WORK TO DO:
Set down the material below in full, matching it exactly.

=-=-=

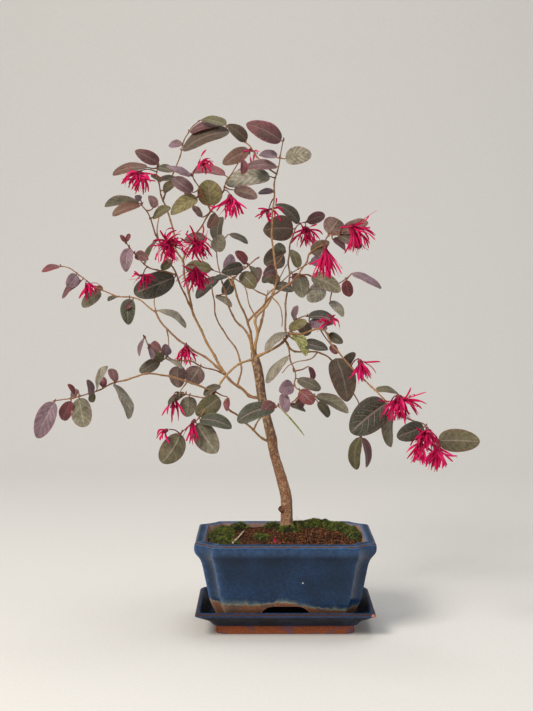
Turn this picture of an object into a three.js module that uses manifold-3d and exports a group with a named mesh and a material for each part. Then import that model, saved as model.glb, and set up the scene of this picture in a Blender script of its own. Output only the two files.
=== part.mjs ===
// A chinese fringe flower bonsai in its glazed pot, on its glazed saucer.
// Millimetres, +Z up, origin on the table under the middle of the saucer, -Y towards the viewer.
import * as THREE from "three";
import { mergeVertices } from "three/addons/utils/BufferGeometryUtils.js";
import Module from "manifold-3d";

const wasm = await Module();
wasm.setup();

// Driving dimensions of the pot and the saucer.
const RIM_HALF_WIDTH = 77.5;
const RIM_HALF_DEPTH = 60;
const RIM_TOP = 77;
const RIM_CORNER = 16;
const BODY_CORNER = 10;
const WALL = 9;
const POT_FOOT_HALF_WIDTH = 58;
const POT_FOOT_HALF_DEPTH = 40.5;
const POT_UNDERSIDE = 23.5;
const POT_FLOOR = 29;
const POT_FOOT_THICKNESS = 9;
const FRONT_GAP = [18, 14];
const SIDE_GAP = [12, 9];
const DRAIN_HOLE_X = 34;
const DRAIN_HOLE_RADIUS = 7;
const SCREEN_SIZE = 22;
const SCREEN_THICKNESS = 1;
const SAUCER_HALF_WIDTH = 76.5;
const SAUCER_HALF_DEPTH = 52.5;
const SAUCER_TOP = 17.5;
const SAUCER_CORNER = 3.5;
const SAUCER_FLOOR = 10;
const SAUCER_FOOT_TOP = 3.8;
// Heights are drawn from a level this far above the table, and each solid is lifted by it.
const TABLE_DROP = 2.6;
const SOIL_FOOT_HALF_WIDTH = 57;
const SOIL_FOOT_HALF_DEPTH = 39.5;
const SOIL_EDGE = 70;
const SOIL_CROWN = 78;
const MOSS_HEIGHT = 7;

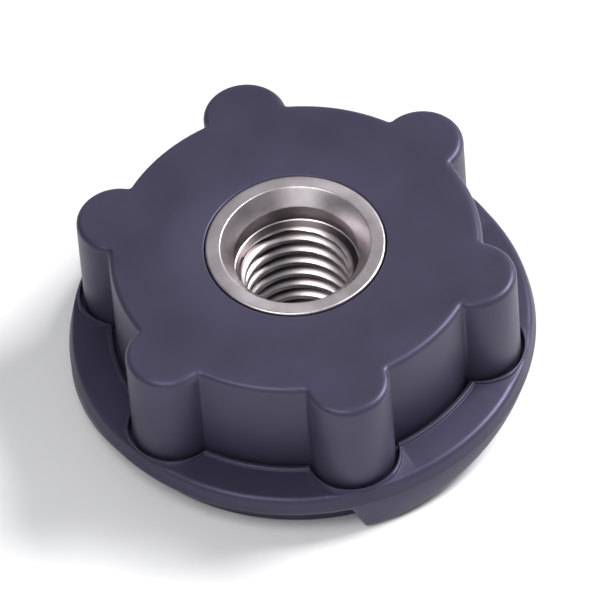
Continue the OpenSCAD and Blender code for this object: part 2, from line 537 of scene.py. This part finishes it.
def flange_body():
    """The ring, section by section: beaded ledge, lobed recess, wall and the rim with its ramps."""
    recess = sorted_outline(JOINT_GAP)
    sections = []
    for angle in flange_angles():
        section = flange_section(angle, radius_at(recess, angle))
        sections.append([polar(r, angle, z) for r, z in section])
    return new_object("flange_body", *skin(sections, True))


def pad_outline(sector, steps=30):
    """Plan of one pad arc, with a rounded leading corner."""
    first = math.degrees(math.asin(PAD_CORNER / (PAD_R - PAD_CORNER)))
    centre = polar(PAD_R - PAD_CORNER, first)
    points = [centre + polar(PAD_CORNER, -90 + (90 + first) * k / 8) for k in range(9)]
    for k in range(1, steps + 1):
        turn = PAD_TAIL * k / steps
        if turn > first + 0.5:
            points.append(polar(PAD_R, turn))
    points += [polar(PAD_IN, PAD_TAIL * (1 - k / steps)) for k in range(steps + 1)]
    spin = Matrix.Rotation(math.radians(sector), 3, "Z")
    return [tuple((spin @ Vector((p.x, p.y, 0)))[:2]) for p in points]


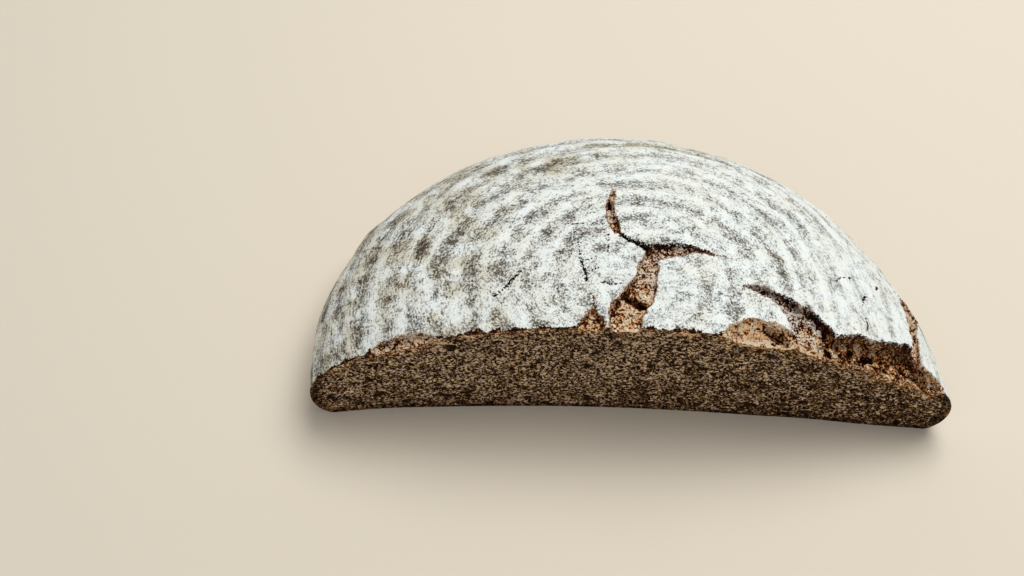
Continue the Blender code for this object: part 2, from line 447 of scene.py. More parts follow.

=-=-=

ANSWER TO THE TASK:
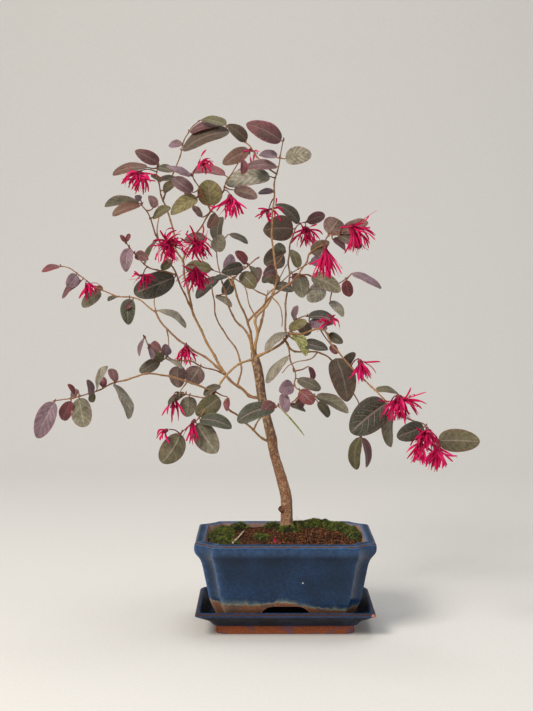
Turn this picture of an object into a three.js module that uses manifold-3d and exports a group with a named mesh and a material for each part. Then import that model, saved as model.glb, and set up the scene of this picture in a Blender script of its own. Output only the two files.
=== part.mjs ===
// A chinese fringe flower bonsai in its glazed pot, on its glazed saucer.
// Millimetres, +Z up, origin on the table under the middle of the saucer, -Y towards the viewer.
import * as THREE from "three";
import { mergeVertices } from "three/addons/utils/BufferGeometryUtils.js";
import Module from "manifold-3d";

const wasm = await Module();
wasm.setup();

// Driving dimensions of the pot and the saucer.
const RIM_HALF_WIDTH = 77.5;
const RIM_HALF_DEPTH = 60;
const RIM_TOP = 77;
const RIM_CORNER = 16;
const BODY_CORNER = 10;
const WALL = 9;
const POT_FOOT_HALF_WIDTH = 58;
const POT_FOOT_HALF_DEPTH = 40.5;
const POT_UNDERSIDE = 23.5;
const POT_FLOOR = 29;
const POT_FOOT_THICKNESS = 9;
const FRONT_GAP = [18, 14];
const SIDE_GAP = [12, 9];
const DRAIN_HOLE_X = 34;
const DRAIN_HOLE_RADIUS = 7;
const SCREEN_SIZE = 22;
const SCREEN_THICKNESS = 1;
const SAUCER_HALF_WIDTH = 76.5;
const SAUCER_HALF_DEPTH = 52.5;
const SAUCER_TOP = 17.5;
const SAUCER_CORNER = 3.5;
const SAUCER_FLOOR = 10;
const SAUCER_FOOT_TOP = 3.8;
// Heights are drawn from a level this far above the table, and each solid is lifted by it.
const TABLE_DROP = 2.6;
const SOIL_FOOT_HALF_WIDTH = 57;
const SOIL_FOOT_HALF_DEPTH = 39.5;
const SOIL_EDGE = 70;
const SOIL_CROWN = 78;
const MOSS_HEIGHT = 7;

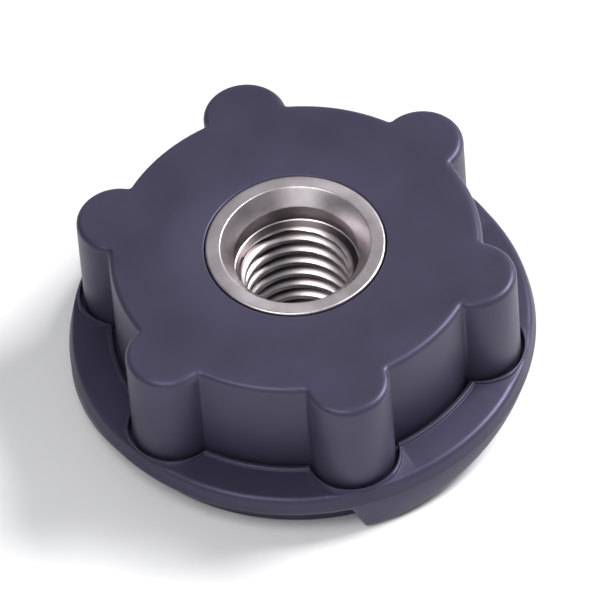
Continue the OpenSCAD and Blender code for this object: part 2, from line 537 of scene.py. This part finishes it.
def flange_body():
    """The ring, section by section: beaded ledge, lobed recess, wall and the rim with its ramps."""
    recess = sorted_outline(JOINT_GAP)
    sections = []
    for angle in flange_angles():
        section = flange_section(angle, radius_at(recess, angle))
        sections.append([polar(r, angle, z) for r, z in section])
    return new_object("flange_body", *skin(sections, True))


def pad_outline(sector, steps=30):
    """Plan of one pad arc, with a rounded leading corner."""
    first = math.degrees(math.asin(PAD_CORNER / (PAD_R - PAD_CORNER)))
    centre = polar(PAD_R - PAD_CORNER, first)
    points = [centre + polar(PAD_CORNER, -90 + (90 + first) * k / 8) for k in range(9)]
    for k in range(1, steps + 1):
        turn = PAD_TAIL * k / steps
        if turn > first + 0.5:
            points.append(polar(PAD_R, turn))
    points += [polar(PAD_IN, PAD_TAIL * (1 - k / steps)) for k in range(steps + 1)]
    spin = Matrix.Rotation(math.radians(sector), 3, "Z")
    return [tuple((spin @ Vector((p.x, p.y, 0)))[:2]) for p in points]


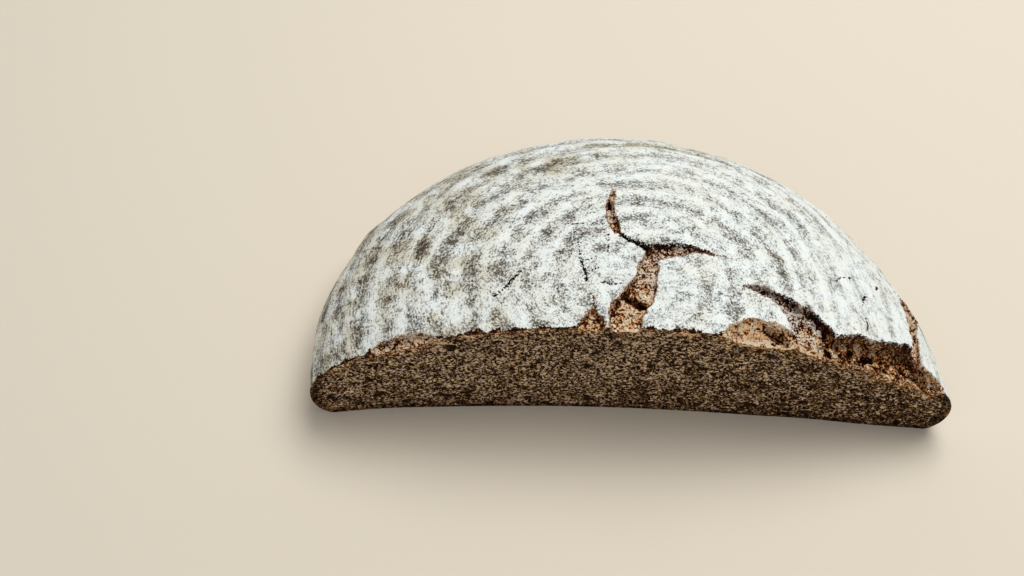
Continue the Blender code for this object: part 2, from line 447 of scene.py. More parts follow.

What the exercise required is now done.